2023 Stars and Steps Forward

The following column originally appeared in a number of APG of East Central Minnesota newspapers during December, 2023

 

2023 Stars and Steps Forward

 

This week’s column celebrates educators, community members and students who helped make Minnesota a better place. While challenges remain, the efforts described below are examples of what has been and can be accomplished.

Legislators listened to many Minnesotans with good ideas.

For example, a 2022 statewide poll found that 86% of Minnesotans felt the Legislature should make financial literacy a priority. P.J. Wiggin, a Forest Lake Area Public Schools teacher and president of the Minnesota Council for the Social Studies, worked with businesspeople led by Steve Lear, of St. Louis Park, and Jason Kley, of Bloomington; Julie Bunn of the Minnesota Council on Economic Education; and students such as Alejandro Caceres-Aranda, a St. Louis Park graduate, to make this a reality. Public school students who are ninth graders in the 2024-25 school year, and those following them, must take a financial literacy course before graduating. Advocates presented extensive evidence about this requirement’s value. Some of it is here.

Rep. Cheryl Youakim, DFL-Hopkins, chairs the House K-12 Education Finance Committee. She told me: “We’ve been talking about two things for 20 years. We finally did them. Specifically, we indexed education funding to inflation, and we significantly increased support for districts and charters to provide services for students with special needs.” She believes these actions will help educators more effectively serve students.

Rep Cheryl Youakim

Sage Hartman, a Wayzata High School senior, and her grandmother, Paula Beugen, helped convince legislators to establish research-based programs that combine classroom work and community service. The Minnesota Department of Education is accepting proposals now until Jan. 22. These proposals must feature ideas from students. More information is available from MDE.

Sage Hartman

 

Paula Beugen

Sen. Steve Cwodzinski, DFL-Eden Prairie, praised three high school students who described the embarrassment some experience when they don’t have menstrual products in schools. “It took three years, but this year the bill passed,” he explained. As of Jan. 1, 2024, all Minnesota public schools must provide free access to menstrual products for menstruating students grades 4-12. The Legislature allocated funds to support this. This link shows a Minnesota House hearing in which Hopkins and Eagan students testified.

Sen Steve Cwodzinski

Recognizing that affordable housing is a high priority, legislators approved many laws designed to help. Among them are expansion of programs in which students learn construction skills as they build homes for low-income families. Rep. Matt Norris, DFL-Blaine, called this a “triple win” because students develop marketable skills, Minnesota gets more affordable housing, and more people enter construction and related fields with a shortage of workers. Along with Rep. Norris, Rep. Mike Howard, DFL-Richfield; Rep. Samakab Hussein, DFL-St. Paul; Sen. Zaynab Mohamed, DFL-Minneapolis; and Sen. Lindsey Port, DFL-Burnsville, helped guide this legislation.
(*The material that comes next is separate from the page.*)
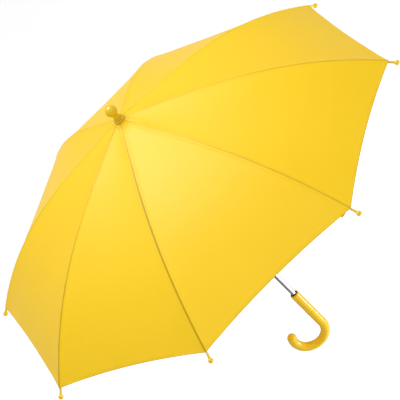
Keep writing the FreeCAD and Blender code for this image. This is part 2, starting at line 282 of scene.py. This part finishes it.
def uv_parts(nt, layer):
    uv = nt.nodes.new("ShaderNodeUVMap")
    uv.uv_map = layer
    sep = nt.nodes.new("ShaderNodeSeparateXYZ")
    nt.links.new(uv.outputs["UV"], sep.inputs["Vector"])
    return sep.outputs["X"], sep.outputs["Y"]


def cloth_material(name, light, dark, painted_shade_colour=None, thread=0.0005):
    """Plain-woven cloth; its optional third colour is painted shade, laid along the seams and at the hem's
    edge.
    """
    m, nt, bsdf = material(name)
    pos = nt.nodes.new("ShaderNodeTexCoord").outputs["Object"]
    cloud = node(nt, "ShaderNodeTexNoise", Scale=9.0, Detail=4.0, Roughness=0.55)
    slub = node(nt, "ShaderNodeTexNoise", Scale=700.0, Detail=2.0)
    for n in (cloud, slub):
        nt.links.new(pos, n.inputs["Vector"])
    colour = ramp(nt, cloud.outputs["Fac"], [(0.30, dark), (0.72, light)])
    if painted_shade_colour:
        across, along = uv_parts(nt, "cloth")
    else:
        sep = nt.nodes.new("ShaderNodeSeparateXYZ")
        nt.links.new(pos, sep.inputs["Vector"])
        across, along = sep.outputs["X"], sep.outputs["Y"]
    k = 2 * math.pi / thread
    warp = math_node(nt, "SINE", math_node(nt, "MULTIPLY", across, k))
    weft = math_node(nt, "SINE", math_node(nt, "MULTIPLY", along, k))
    height = math_node(nt, "ADD", math_node(nt, "MULTIPLY", math_node(nt, "MULTIPLY", warp, weft), 0.5),
                       math_node(nt, "MULTIPLY", slub.outputs["Fac"], 0.7))
    bump = node(nt, "ShaderNodeBump", Strength=0.22, Distance=0.00015)
    nt.links.new(height, bump.inputs["Height"])
    nt.links.new(bump.outputs["Normal"], bsdf.inputs["Normal"])
    if painted_shade_colour:
        # painted shade: a dark band beside each seam and a thin dark line along the hem's edge
        to_hem, seam_shade_strength = uv_parts(nt, "edges")
        aside = math_node(nt, "ABSOLUTE", math_node(nt, "ADD", across, -0.0003))
        shade = math_node(nt, "MAXIMUM",
                          math_node(nt, "MULTIPLY", fade(nt, aside, 0.0006, 0.0024), seam_shade_strength),
                          math_node(nt, "MULTIPLY", fade(nt, to_hem, 0.0004, 0.0014), 0.70))
        mix = nt.nodes.new("ShaderNodeMix")
        mix.data_type = "RGBA"
        mix.inputs["B"].default_value = (*painted_shade_colour, 1)
        nt.links.new(shade, mix.inputs["Factor"])
        nt.links.new(colour, mix.inputs["A"])
        colour = mix.outputs["Result"]
    nt.links.new(colour, bsdf.inputs["Base Color"])
    nt.links.new(ramp(nt, cloud.outputs["Fac"], [(0.3, (0.40,) * 3), (0.7, (0.47,) * 3)]),
                 bsdf.inputs["Roughness"])
    bsdf.inputs["Sheen Weight"].default_value = 0.004
    bsdf.inputs["Sheen Roughness"].default_value = 0.35
    bsdf.inputs["Sheen Tint"].default_value = (1.0, 0.90, 0.50, 1)
    bsdf.inputs["Specular IOR Level"].default_value = 0.15
    return m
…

CSC Co-director testifying with Rep. Matt Norris

Some issues received more visibility. A well-documented report by high school and college students explained that the majority of school districts are not following a key part of Minnesota’s Postsecondary Enrollment Options law. That law requires up-to-date information be given to students and families by a certain date and posted on district websites.

New research by former PSEO participants Katayanna Taylor and Zeke Jackson (a Little Falls High School graduate), shows that only 36% of districts and 70% of charters are providing all the information required by state law. For example, less than half of the websites tell students they can take PSEO courses online using their school’s computers. Taylor and Jackson’s Information Gap report, rates every district and charter public school website. The Minnesota Department of Education summarizes required information here.

Katyanna Taylor and Zeke Jackson

St. Louis Park High School students offer another example of youth-led efforts. Guided by Minnesota Teacher of the Year Lee-Ann Stephens, they promoted greater understanding and respect via SOAR (Students Organized for Anti- Racism).

Finally, Sheri Brenden’s recent book “Break Point: Two Minnesota Athletes and the Road to Title IX” (University of Minnesota Press) explains how in 1971, two Minnesota female high school students successfully challenged various groups to dramatically expand athletic opportunities for young women in Minnesota and throughout the U.S.

Minnesota cares for youngsters. This is a place where progress is possible.